Secret Doors & Traps

All classical roguelikes have secret doors and traps. And, because of Permadeath and Randomness, traps being a secret really makes sense.

Turn-Based Tactical Gameplay

Roguelikes are turn-based, not real-time. And this is an important feature.

Using RPG elements

This is quite obvious. Roguelikes use RPG elements such as stats and experience level. Some people view roguelikes as a subgenre of cRPG (computer role-playing games), but due to the importance of resource management, turn-based tactical gameplay, and permadeath (you play to win, not necessarily play a role), it is also possible to view them rather as strategy games posing as RPG.

Various Item Interactions

In many roguelikes items/monsters can interact in some strange ways. It is possible that an item has some kind of a hidden other use, which is not obvious from its description. Some of these uses are revealed by hints like fortune cookies. Also see the next point (wield) for examples.

Wield anything as a weapon

In many roguelikes you can wield or throw anything. This feature is never seen in other games. Of course, it is nice if it is actually useful.
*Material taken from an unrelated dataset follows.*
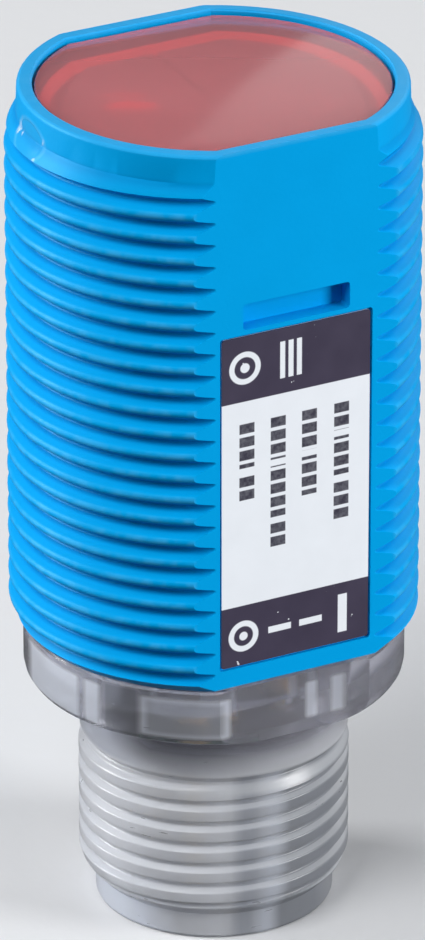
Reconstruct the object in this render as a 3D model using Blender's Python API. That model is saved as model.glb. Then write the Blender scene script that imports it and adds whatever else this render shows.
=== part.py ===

For example, you can wield a dead petrifying monster and use it as a weapon, or throw potions to have them affect your enemies.

Extended High Score Lists

A high score table which lists 100 entries, which include death causes, is a roguelike tradition. This makes much more sense with Permadeath (without Permadeath you basically win all games... and usually there is only one of them), Randomness (because each character is unique), and YASD.

Yet Another Stupid Death

In many roguelikes there are lots of ways to stupidly die. Roguelike players often share the stories about how their character has died due to bad luck or too much self-confidence on the player's part. This is related to Permadeath, as none would care about that if death was not permanent.

Zero hardware requirements

Since roguelikes concentrate on gameplay and not on graphics (ASCII), you usually do not need the newest video card or processor to play them.